Rowling mocked the use of the phrase ‘people who menstruate’ saying: “‘People who menstruate.’ I’m sure there used to be a word for those people. Someone help me out. Wumben? Wimpund? Woomud?”
The author faced backlash for her comments after which she, subsequently, in a series of tweets, defended her comments.
“If sex isn’t real, there’s no same-sex attraction. If sex isn’t real, the lived reality of women globally is erased. I know and love trans people, but erasing the concept of sex removes the ability of many to meaningfully discuss their lives. It isn’t hate to speak the truth,” she said.

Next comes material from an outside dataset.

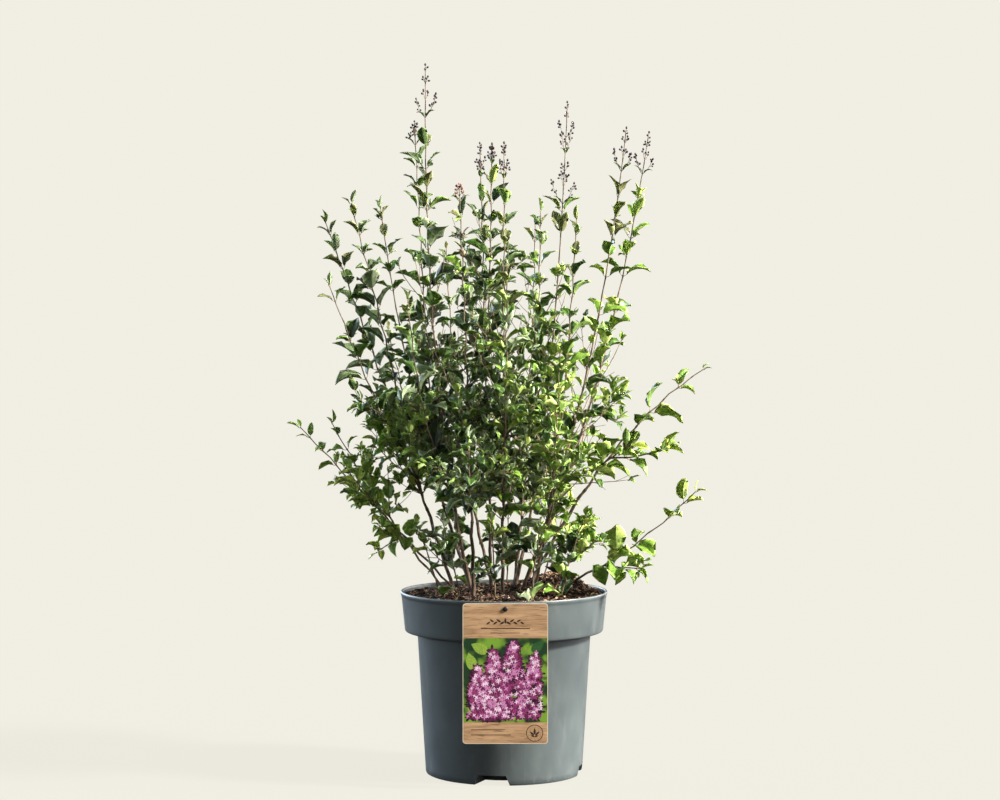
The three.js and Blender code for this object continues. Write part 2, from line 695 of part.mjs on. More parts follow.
// Room for a side twig, which carries two leaf pairs and a leaf at its end.
function findTwig(grown, frame, turn, length, girth, seed) {
  for (let i = 0; i < TRIES; i += 1) {
    const reach = length * (1 - 0.2 * i);
    const heading = leaving(frame, TWIG_OPENING, turn + (chance(seed, i + 80) - 0.5) * (0.6 + i * 0.6));
    const tip = frame.at.clone().addScaledVector(heading, reach);
    tip.z += reach * TWIG_LIFT;
    const curve = shootCurve(frame.at.clone(), tip, [0.6, 0.4]);
    const lines = chords(curve, 0.12, 1, 2);
    const cuts = grown.blades.some((blade) => meets(lines, blade.triangles));
    if (fits(grown.index, lines.map((line) => line.end)) && !cuts) {
      grown.strands.push(...lines);
      const thick = Math.min(girth * 0.7, TWIG_GIRTH);
      const girthAt = (share) => THREE.MathUtils.lerp(thick, TWIG_TIP, share);
      const spin = chance(seed, 99) * TURN;
      const nodes = TWIG_NODES.map((share, order) => ({ share, turn: spin + (order * Math.PI) / 2 }));
      const close = (skin, mouth) => {
        const stations = nodes.map(({ share, turn: way }) => ({
          share,
          parts: [0, Math.PI].map((half) => findLeaf(
            grown,
            frameAt(curve, share),
            PAIR_OPENING,
            way + half,
            1 - 0.15 * share,
            seed + share + half,
          )),
        }));
        const end = growTube(skin, mouth, curve, 0, stations, girthAt);
        closeTip(skin, end, findLeaf(grown, frameAt(curve, 0.98), 0.25, spin, 0.85, seed + 0.59));
      };
      return { heading, close };
    }
  }
  return findLeaf(grown, frame, PAIR_OPENING, turn, 1, seed + 0.73);
}

// Close the end of a shoot with a leaf, or flat.
function closeTip(skin, loop, part) {
  if (part === null) {
    skin.face(...loop);
  } else {
    part.close(skin, loop);
  }
}

// Grow a shoot from a mouth, or from a flat end of its own, through its stations. A plain station is
// one ring; one with parts is a band of two rings, whose sides open into the parts' mouths. The last
// ring comes back, still open.
function growTube(skin, mouth, curve, from, stations, girthAt) {
  const length = curve.getLength();
  const spin = mouth ? spinFrom(skin, mouth, curve) : 0;
  let lower = mouth;
  if (!mouth) {
    lower = ringOn(skin, curve, from, girthAt(0), spin);
    skin.face(lower[0], lower[2], lower[1]);
  }
  const openings = [];
  for (const { share, parts } of stations) {
    const t = from + (1 - from) * share;
    const half = BAND / 2 / length;
    const bottom = ringOn(skin, curve, parts ? t - half : t, girthAt(share), spin);
    bridge(skin, lower, bottom);
    lower = bottom;
    if (parts) {
      const top = ringOn(skin, curve, t + half, girthAt(share), spin);
      const frame = frameAt(curve, t);
      const open = [];
      for (const part of parts.filter((item) => item !== null)) {
        const side = bestSide(frame, part.heading, spin, open);
        if (side !== null) {
          open.push(side);
          openings.push([part, mouthOf(bottom, top, side)]);
        }
      }
      bridge(skin, bottom, top, open);
      lower = top;
    }
  }
  openings.forEach(([part, opening]) => part.close(skin, opening));
  return lower;
}

// The free side of a band that faces a heading best.
function bestSide(frame, heading, spin, taken) {
  let best = null;
  let most = 0;
  for (let i = 0; i < 3; i += 1) {
    const turn = spin + ((i + 0.5) / 3) * TURN;
    const facing = Math.cos(turn) * frame.side.dot(heading) + Math.sin(turn) * frame.out.dot(heading);
    if (!taken.includes(i) && facing > most) {
      best = i;
      most = facing;
    }
  }
  return best;
}

// The stations of a flower head: rows of closed buds, on longer stalks low down in a large head.
function headStations(curve, from, head, seed) {
  const length = curve.getLength() * (1 - from);
  const rows = Math.max(3, Math.round((HEAD_LENGTH * head) / BUD_STEP));
  return Array.from({ length: rows }, (_, row) => {
    const share = 1 - (HEAD_LENGTH * head * (1 - (row + 0.5) / rows)) / length;
    const frame = frameAt(curve, from + (1 - from) * share);
    const turn = row * (Math.PI / 2) + chance(seed, row) * 0.5;
    const reach = BUD_STALK + (1 - row / rows) * BUD_SPREAD * head;
    const parts = [0, Math.PI].map((half) => {
      const heading = leaving(frame, BUD_OPENING, turn + half);
      const size = 0.8 + 0.4 * chance(seed, row + 30 + half);
      return { heading, close: (skin, mouth) => budOn(skin, mouth, heading, reach, size) };
    });
    return { share, parts };
  });
}

// One mass: a main shoot and its side shoots, with their twigs, leaves and flower heads.
function grow(stem, index) {
  const skin = new Skin();
  const strands = stem.shoots.flatMap((shoot) => chords(shoot.curve, shoot.from, 1, CHORDS));
  const grown = { index, blades: [], strands };
  const clothe = (order, mouth) => {
    const { curve, from, girth, head } = stem.shoots[order];
    const whole = curve.getLength();
    const length = whole * (1 - from);
    const girthAt = (share) => THREE.MathUtils.lerp(girth, TIP_GIRTH, share ** 0.8);
    const leafy = length - HEAD_LENGTH * head;
    const count = Math.max(2, Math.round(leafy / NODE_STEP));
    const stations = [];
    for (let node = 0; node < count; node += 1) {
      const way = (node + 0.75) / count;
      const share = (way * leafy) / length;
      const t = Math.min(from + (1 - from) * share, 0.98);
      const frame = frameAt(curve, t);
      const seed = stem.seed * 10 + order * 3 + node * 0.137;
      const turn = node * (Math.PI / 2) + chance(seed, 1) * 0.8;
      const size = way > 0.8 ? 1.35 - 0.6 * way : 1;
      const parts = [0, Math.PI].map((half) => (way < TWIG_ZONE
        ? findTwig(grown, frame, turn + half, TWIG_LENGTH * (1.15 - 0.6 * way), girthAt(share), seed + half)
        : findLeaf(grown, frame, PAIR_OPENING, turn + half, size, seed + half)));
      stations.push({ share: Math.min(share, 0.98), parts });
    }
    if (order === 0) {
      stem.shoots.slice(1).forEach((shoot, i) => {
        const share = (stem.shootShares[i] - from) / (1 - from);
        const heading = shoot.curve.getTangent(0.1);
        stations.push({ share, parts: [{ heading, close: (_, opening) => clothe(i + 1, opening) }] });
      });
    }
    if (head > 0) {
      stations.push(...headStations(curve, from, head, stem.seed + order));
    }
    stations.sort((a, b) => a.share - b.share);
    const start = mouth ? from : from + GAP / whole;
    const spaced = spread(stations, (BAND * 1.6) / length);
    const end = growTube(skin, mouth, curve, start, spaced, girthAt);
    if (head > 0) {
      budOn(skin, end, frameAt(curve, 1).along, 3, 1);
    } else {
      closeTip(skin, end, findLeaf(grown, frameAt(curve, 0.99), 0.3, 1, 0.75, stem.seed + order + 0.5));
    }
  };
  clothe(0, null);
  return skin.geometry();
}

// Push stations apart along their shoot where two would share a place.
function spread(stations, least) {
  let last = 0;
  return stations.map((station) => {
    const share = Math.max(station.share, last + least);
    last = share;
    return { ...station, share };
  });
}

// ---------------------------------------------------------------- assembly
// A limb's girth along it: flared at the foot, a little over the fork's girth where foliage begins.
const limbGirth = (stem) => (share) => {
  const flare = 1 + LIMB_FLARE * (1 - share) ** 8;
  return THREE.MathUtils.lerp(stem.girth, FORK_GIRTH * 1.1, share) * flare;
};

// A socket in the compost, a clearance wider than the stem that stands in it.
function socket(stem) {
  const curve = stem.main;
  const reach = SOCKET_REACH / curve.getLength();
  const below = -(GAP * 1.2) / curve.getLength();
  const ownGirth = stem.bare ? limbGirth(stem) : () => FORK_GIRTH;
  const end = stem.bare ?? 1;
  const girthAt = (share) => ownGirth(Math.max(0, (below + (reach - below) * share) / end)) + GAP * 1.4;
  return solidOf(limb(curve, below, reach, girthAt, LIMB_SIDES, 3));
}

addMesh('compost', geometryOf(makeCompost(masses.map(socket))), compost);

for (const stem of stems) {
  addMesh(`stem_${stem.name}`, limb(stem.main, 0, stem.bare, limbGirth(stem), LIMB_SIDES, LIMB_RINGS), bark);
}

masses.forEach((stem, index) => {
  const name = stem.bare ? `foliage_${stem.name}` : `young_${stem.name}`;
  addMesh(name, grow(stem, index), foliage);
});

export default group;
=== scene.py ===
# %% [markdown]
# # A lilac bush in its nursery pot
# A young lilac is sold in a tapered plastic pot, with a care label pegged to the collar. Sixteen woody
# stems rise from one clump, with young shoots between them. The bush could be grown with a particle
# system, but the export drops particles, so every twig and leaf here is worked out as arrays and joined
# into a few meshes.

# %% Load the frame
import math

import bmesh
import bpy
import numpy as np
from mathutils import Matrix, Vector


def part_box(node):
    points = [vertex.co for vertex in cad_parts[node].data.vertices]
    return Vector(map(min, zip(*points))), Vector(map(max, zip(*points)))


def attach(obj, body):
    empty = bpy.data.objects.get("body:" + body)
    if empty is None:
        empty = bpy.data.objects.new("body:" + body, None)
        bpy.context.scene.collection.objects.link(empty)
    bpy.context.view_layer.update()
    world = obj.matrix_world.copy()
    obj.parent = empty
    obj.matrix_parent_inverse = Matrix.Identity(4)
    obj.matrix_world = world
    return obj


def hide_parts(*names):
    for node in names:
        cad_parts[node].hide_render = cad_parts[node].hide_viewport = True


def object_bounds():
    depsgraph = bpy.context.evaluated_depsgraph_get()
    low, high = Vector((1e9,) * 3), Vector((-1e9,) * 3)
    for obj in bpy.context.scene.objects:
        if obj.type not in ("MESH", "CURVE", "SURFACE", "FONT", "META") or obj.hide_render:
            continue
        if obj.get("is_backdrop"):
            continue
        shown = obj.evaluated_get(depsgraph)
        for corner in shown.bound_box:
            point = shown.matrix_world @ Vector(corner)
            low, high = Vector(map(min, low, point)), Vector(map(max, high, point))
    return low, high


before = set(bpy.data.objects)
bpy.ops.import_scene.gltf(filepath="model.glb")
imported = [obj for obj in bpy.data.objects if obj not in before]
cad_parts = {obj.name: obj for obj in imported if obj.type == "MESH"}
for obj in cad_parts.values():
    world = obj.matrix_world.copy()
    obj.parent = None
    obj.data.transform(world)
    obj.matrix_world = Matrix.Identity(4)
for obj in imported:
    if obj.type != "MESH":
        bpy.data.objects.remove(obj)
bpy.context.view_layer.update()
MM = 0.001
TURN = 2 * math.pi
NODES = sorted(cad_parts)

# %% [markdown]
# ## A repeatable chance
# Growth looks random and has to come out the same every time. A sine of large numbers, of which only
# the fraction is kept, jumps about as a dice does, yet depends on nothing but a seed and a count. The
# same rule places the shoots of the solid model, so the fine bush grows along the same lines.


# %% Chance
def chance(seed, count):
    """The fraction of a large sine: a repeatable number from 0 to 1. Both may be arrays."""
    wave = np.sin(np.asarray(seed) * 127.1 + np.asarray(count) * 311.7 + 17.3) * 43758.5453
    return wave - np.floor(wave)


def between(seed, count, low, high):
    """A repeatable number from low to high."""
    return low + (high - low) * chance(seed, count)


def unit(v):
    """Each vector divided by its length."""
    return v / np.maximum(np.linalg.norm(v, axis=-1, keepdims=True), 1e-12)


def lumps(x, y, seed=0.0):
    """Smooth value noise from -1 to 1: chances at whole numbers, eased between with 3t^2 - 2t^3."""
    x, y = np.asarray(x, float), np.asarray(y, float)
    column, row = np.floor(x), np.floor(y)
    ease_x, ease_y = (t * t * (3 - 2 * t) for t in (x - column, y - row))
    corner = lambda i, j: chance(column + i + seed * 7.7, (row + j) * 1.37 + seed)
    low = corner(0, 0) * (1 - ease_x) + corner(1, 0) * ease_x
    high = corner(0, 1) * (1 - ease_x) + corner(1, 1) * ease_x
    return 2 * (low * (1 - ease_y) + high * ease_y) - 1


print("chance of seed 1:", [round(float(c), 3) for c in chance(1, np.arange(4))])

# %% [markdown]
# ## From arrays to pieces
# Blender takes a whole mesh in one go through foreach_set, which is hundreds of times quicker than
# adding corners one by one. Every piece is made by the one function below. It also says which body the
# piece moves with, which material slot it stands for, and which solids it takes the place of.


# %% Make a piece
def make_piece(name, corners, faces, materials, nodes=(), uv=None, values=None, kinds=None):
    """Corners in millimetres, and faces as arrays of corner numbers, become one mesh that rides on root."""
    mesh = bpy.data.meshes.new(name)
    faces = [np.asarray(f, np.int32) for f in faces if len(f)]
    loops = np.concatenate([f.ravel() for f in faces])
    sizes = np.concatenate([np.full(len(f), f.shape[1]) for f in faces])
    mesh.vertices.add(len(corners))
    mesh.vertices.foreach_set("co", (np.asarray(corners, np.float32) * MM).ravel())
    mesh.loops.add(len(loops))
    mesh.loops.foreach_set("vertex_index", loops)
    mesh.polygons.add(len(sizes))
    mesh.polygons.foreach_set("loop_start", np.concatenate([[0], np.cumsum(sizes)[:-1]]).astype(np.int32))
    mesh.polygons.foreach_set("use_smooth", np.ones(len(sizes), bool))
    if kinds is not None:
        mesh.polygons.foreach_set("material_index", np.asarray(kinds, np.int32))
    if uv is not None:
        mesh.uv_layers.new(name="UVMap").data.foreach_set("uv", uv[loops].astype(np.float32).ravel())
    for key, value in (values or {}).items():
        mesh.attributes.new(key, "FLOAT", "POINT").data.foreach_set("value", value.astype(np.float32))
    mesh.update(calc_edges=True)
    mesh.validate()
    piece = bpy.data.objects.new(name, mesh)
    bpy.context.scene.collection.objects.link(piece)
    for material in materials:
        mesh.materials.append(material)
    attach(piece, "root")
    if nodes:
        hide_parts(*nodes)
    print(f"{name}: {len(corners)} corners, {int((sizes - 2).sum())} triangles")
    return piece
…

“The idea that women like me, who’ve been empathetic to trans people for decades, feeling kinship because they’re vulnerable in the same way as women – ie, to male violence – ‘hate’ trans people because they think sex is real and has lived consequences – is a nonsense.”
Rowling said she respects every trans person’s right to live any way that feels authentic and comfortable to them. “I’d march with you if you were discriminated against on the basis of being trans. At the same time, my life has been shaped by being female. I do not believe it’s hateful to say so,” she said.
Along with other celebrities, the show’s lead actor Daniel Radcliffe too criticised her tweets and took a strong stand against the subject of discrimination.